Frank was tempted to say nice going. Billy grinned at him, making it clear that he knew exactly what he had done right. They were both pros now. This was no boy sitting beside him.
They climbed laboriously to 2,000 feet to await the rest of the squadron. Forming up in a tight V formation they headed down the coast. Other squadrons of Samsons, Australian Beaufighters, and A-20s, designed by Douglas Aircraft's resident genius, Ed Heinemann, joined them. In an hour there were over a hundred planes around them, with the Bats Outa Hell in the lead. In another hour the navigator told Billy they were within fifty miles of the strait where they hoped to find the Japanese fleet.
“Let's ride some waves,” Billy said. He switched on the intership radio. “This is Kit Bag Leader. We're going down to attack altitude.”
Down, down Billy slanted
Surfing Sue
's black nose until she was only 150 feet above the water. The other planes joined them, forming a wide arc, each squadron flying in a tight V behind its leader.
“There they are!” Billy shouted.
Ahead Frank saw at least two dozen ships, a mix of troop transports and destroyers, spread across several miles of sea. “This is Kit Bag Leader,” Billy said over the radio. “We'll take the ones at the end of the line. Good hunting.”
Billy increased the propeller pitch to 2,100 rpms and moved the fuel mixture control from cruising lean to rich to give them maximum power. “Kosloski, watch for bandits out of the sun,” Billy told the top turret gunner, as they headed for the transport that was bringing up the rear of the convoy.
They achieved almost total surprise. The guardian destroyers fired only a few rounds at them as they came in. Far above them, the Japanese air cover waited for the usual high-level attack.
Surfin' Sue
roared toward a black-hulled transport. Its decks were crowded with men. “Hang on!” Billy howled and pressed the button on the twelve fifty-caliber machine guns.
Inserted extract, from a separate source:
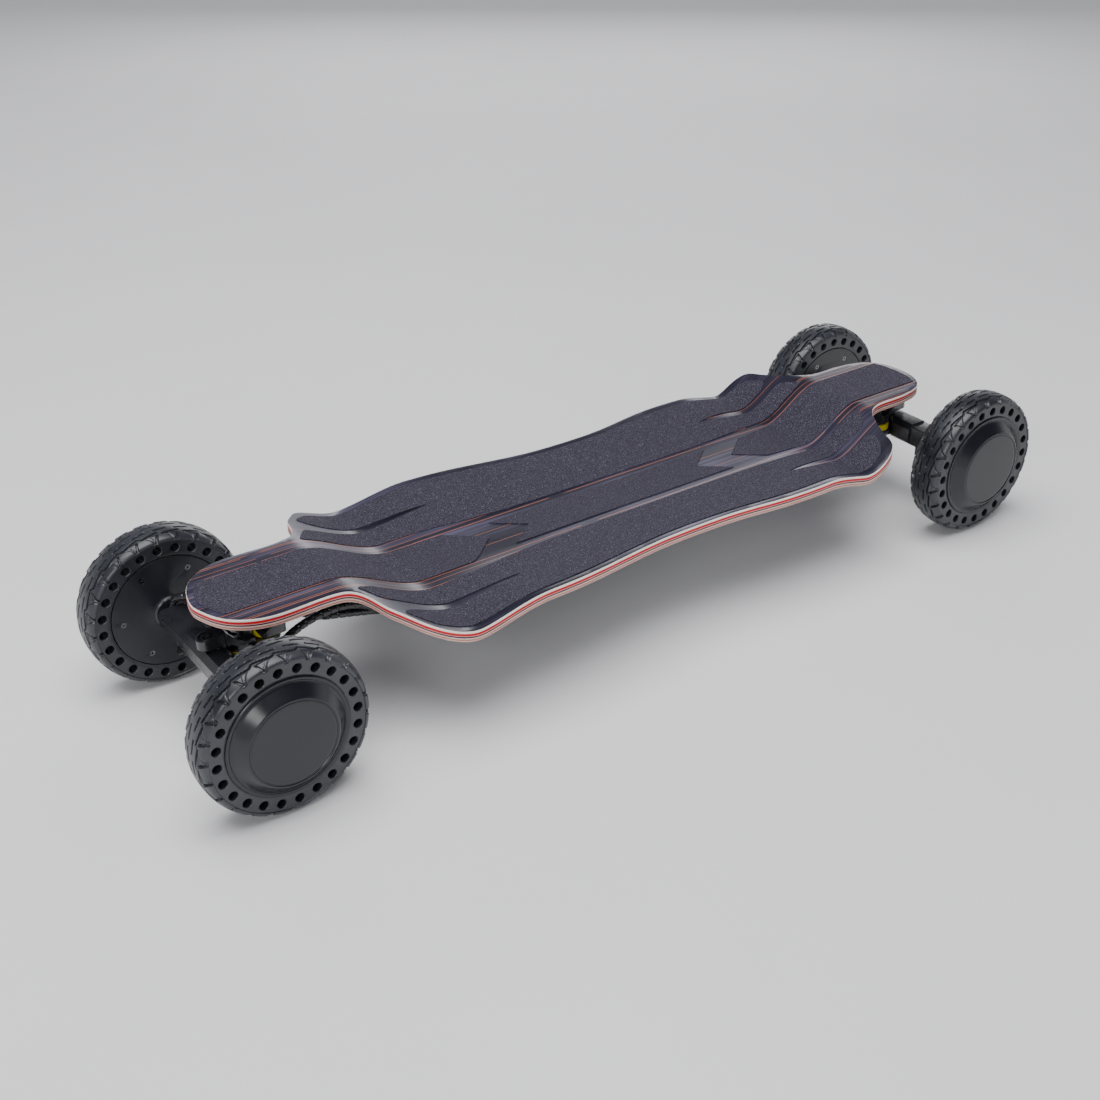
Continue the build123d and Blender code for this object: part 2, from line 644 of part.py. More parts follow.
def port_hinge():
    """Two ears on the box and the pin between them, over the charge port."""
    x, z = PORT_HINGE
    ears = [block(BOX_X, x + 1.2, PORT_Y + y0, PORT_Y + y0 + 2, z - 1.4, z + 1.4)
            for y0 in (-6, 4)]
    pin = Plane(origin=(x, PORT_Y - 6, z), z_dir=(0, 1, 0)) * Circle(0.8)
    return ears[0] + ears[1] + extrude(pin, 12)


def charge_port_cap():
    """Round flap that hangs on its pin and covers the socket."""
    x, z = PORT_HINGE
    face = BOX_X + 0.5 + PORT_CAP_GAP
    flap = on_panel(PORT_Y, PANEL_Z, 7.5, face, face + 2)
    flap += block(face, face + 2, PORT_Y - 3.5, PORT_Y + 3.5, PANEL_Z, z)
    knuckle = extrude(Plane(origin=(x, PORT_Y - 3.5, z), z_dir=(0, 1, 0)) * Circle(1.8), 7)
    bore = extrude(Plane(origin=(x, PORT_Y - 5, z), z_dir=(0, 1, 0)) * Circle(0.8 + PORT_CAP_PLAY), 10)
    return flap + knuckle - bore


# ---- motor leads ----
def lead(points, name):
    """Round lead along straight runs and tangent arcs; prints its arcs and its volume."""
    nodes = [Vector(p) for p in points]
    radii = []
    for before, node, after in zip(nodes, nodes[1:], nodes[2:]):
        turn = radians((node - before).get_angle(after - node))
        shorter = min((node - before).length, (after - node).length)
        radii.append(0.45 * shorter / tan(turn / 2))
    path = FilletPolyline(*nodes, radius=radii)
    start = Plane(origin=nodes[0], z_dir=nodes[1] - nodes[0])
    cable = sweep(start * Circle(LEAD_R), path=path)
    expected = pi * LEAD_R ** 2 * path.length
    print(f"{name}: length {path.length:.1f}, volume ratio {cable.volume / expected:.4f}, "
          f"radii {[round(r, 1) for r in radii]}")
    return cable


def bar(start, end, radius):
    """Round bar between two points."""
    a, b = Vector(start), Vector(end)
    return extrude(Plane(origin=a, z_dir=b - a) * Circle(radius), (b - a).length)


def lead_clips():
    """Two saddles on brackets that hold the leads beside the arm."""
    clips = []
    for outer, inner in ((NEAR_OUTER, NEAR_INNER), (FAR_OUTER, FAR_INNER)):
        (x, y, z), before, after = inner[0], outer[-2], inner[1]
        along = Vector(x, y, z) - Vector(before)
        saddle = extrude(Plane(origin=(x, y, z), z_dir=along) * Circle(LEAD_R + 2), 4, both=True)
        sign = 1 if y > 0 else -1
        reach = sorted((sign * ARM_HALF, y))
        bracket = block(-442, -436, *reach, 103, 106)
        upright = block(-442, x, *sorted((y - 3, y + 3)), 103, z)
        hollow = bar((x, y, z), before, LEAD_R + 0.1) + bar((x, y, z), after, LEAD_R + 0.1)
        clips.append(saddle + bracket + upright - hollow)
    return clips


# ---- placing ----
def at_end(shape, side):
    """Turn a truck part to the rear (-1) or leave it at the front (1)."""
    if isinstance(shape, list):
        return [at_end(one, side) for one in shape]
    return shape if side > 0 else shape.rotate(Axis.Z, 180)


def at_wheel(shape, side, hand):
    """Move a wheel part from the Y axis to its axle; hand 1 is left, -1 is right."""
    if isinstance(shape, list):
        return [at_wheel(one, side, hand) for one in shape]
    turned_part = shape if hand > 0 else shape.rotate(Axis.Z, 180)
    return Pos(side * WHEELBASE_HALF, 0, AXLE_Z) * turned_part


ENDS = (("rear", -1), ("front", 1))
HANDS = (("left", 1), ("right", -1))


def save_board():
    board = deck()
    save(board, "deck")
    save(grip_tape(), "grip_tape")
    save(deck_inserts(), "deck_inserts")
    save(battery_box() + port_hinge(), "battery_box")
    save(box_gasket(board), "box_gasket")
    save(box_screws(), "box_screws")
    save(battery_cells(), "battery_cells")
    save(battery_board(), "battery_board")
    save(speed_controller(), "speed_controller")
    save(power_button(), "power_button")
    save(charge_port(), "charge_port")
    save(charge_port_cap(), "charge_port_cap")


def save_trucks():
    save([at_end(riser_pad(), side) for _, side in ENDS], "riser_pads")
    save([at_end(inner_kingpin(), side) for _, side in ENDS], "inner_kingpins")
    save([at_end(inner_nut(), side) for _, side in ENDS], "inner_kingpin_nuts")
    save([truck_bolt(x, y) for x, y in truck_bolt_places()], "truck_bolts")
    for end, side in ENDS:
        save(at_end(baseplate(), side), f"{end}_baseplate")
        save(at_end(inner_bushings(), side), f"{end}_inner_bushings")
        save(at_end(outer_bushings(), side), f"{end}_outer_bushings")
        save(at_end(arm(), side), f"{end}_arm")
        save(at_end(outer_kingpin(), side), f"{end}_outer_kingpin")
        save(at_end(arm_hardware(), side), f"{end}_arm_hardware")
        save(at_end(hanger(), side), f"{end}_hanger")
        save(at_end([clamp_bolt(sign) for _, sign in HANDS], side), f"{end}_clamp_bolts")
        save(at_end([axle(sign) for _, sign in HANDS], side), f"{end}_axles")
    save(at_end([stator(sign) for _, sign in HANDS], -1), "motor_stators")


def save_wheels():
    pieces = {"tyre": tyre(), "hub": hub_shell(), "inner_cover": inner_cover(),
              "cover_screws": cover_screws(), "bearings": bearings()}
    for end, side in ENDS:
        for hand_name, hand in HANDS:
            for name, piece in pieces.items():
                save(at_wheel(piece, side, hand), f"{end}_{hand_name}_{name}")
    for hand_name, hand in HANDS:
        save(at_wheel(magnet_ring(), -1, hand), f"rear_{hand_name}_magnets")


def save_leads():
    save([lead(NEAR_OUTER, "near outer"), lead(FAR_OUTER, "far outer")], "motor_leads_outer")
    save([lead(NEAR_INNER, "near inner"), lead(FAR_INNER, "far inner")], "motor_leads_inner")
    save(lead_clips(), "lead_clips")


def main():
    os.makedirs("parts", exist_ok=True)
    save_board()
    save_trucks()
    save_wheels()
    save_leads()


if __name__ == "__main__":
    main()
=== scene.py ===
"""Looks of the electric skateboard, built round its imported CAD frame.

+X is the front and +Z is up. The scene is in metres; shapes are worked out in millimetres."""
from math import cos, hypot, pi, radians, sin

import bmesh
import bpy
import numpy as np
from mathutils import Matrix, Vector
from mathutils.geometry import delaunay_2d_cdt


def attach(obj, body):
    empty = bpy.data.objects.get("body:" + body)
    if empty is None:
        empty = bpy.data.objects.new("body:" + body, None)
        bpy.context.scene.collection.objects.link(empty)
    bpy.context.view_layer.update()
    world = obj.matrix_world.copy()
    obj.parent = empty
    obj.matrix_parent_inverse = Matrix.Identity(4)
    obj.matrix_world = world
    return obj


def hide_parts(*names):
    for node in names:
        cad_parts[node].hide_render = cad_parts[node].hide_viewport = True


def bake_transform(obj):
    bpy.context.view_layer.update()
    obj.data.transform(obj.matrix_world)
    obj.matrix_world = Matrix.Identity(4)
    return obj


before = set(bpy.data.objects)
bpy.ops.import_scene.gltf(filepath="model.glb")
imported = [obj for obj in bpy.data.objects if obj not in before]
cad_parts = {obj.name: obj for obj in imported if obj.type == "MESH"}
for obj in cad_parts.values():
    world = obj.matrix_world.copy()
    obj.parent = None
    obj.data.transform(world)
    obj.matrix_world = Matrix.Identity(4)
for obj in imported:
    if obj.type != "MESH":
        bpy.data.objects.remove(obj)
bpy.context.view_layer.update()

MM = 0.001

# ---- camera ----
CAMERA_AT = Vector((-0.93141, -1.20800, 0.93195))
CAMERA_AZIMUTH = radians(-35.533)
CAMERA_ELEVATION = radians(29.917)
CAMERA_ROLL = radians(-0.045)
LENS_MM = 50.27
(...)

A stream of fire spewed from
Surfin' Sue's
nose. Each of the twelve guns was firing 750 rounds a minute. That added up to the firepower of a battalion of infantry. The plane shook so violently, Frank would not have been surprised to see one of the engines fall off.
The blast of bullets from Billy's guns and the guns of the other planes in the squadron literally melted the superstructure of the transport before Frank's eyes. Most of the men on the deck never knew what hit them.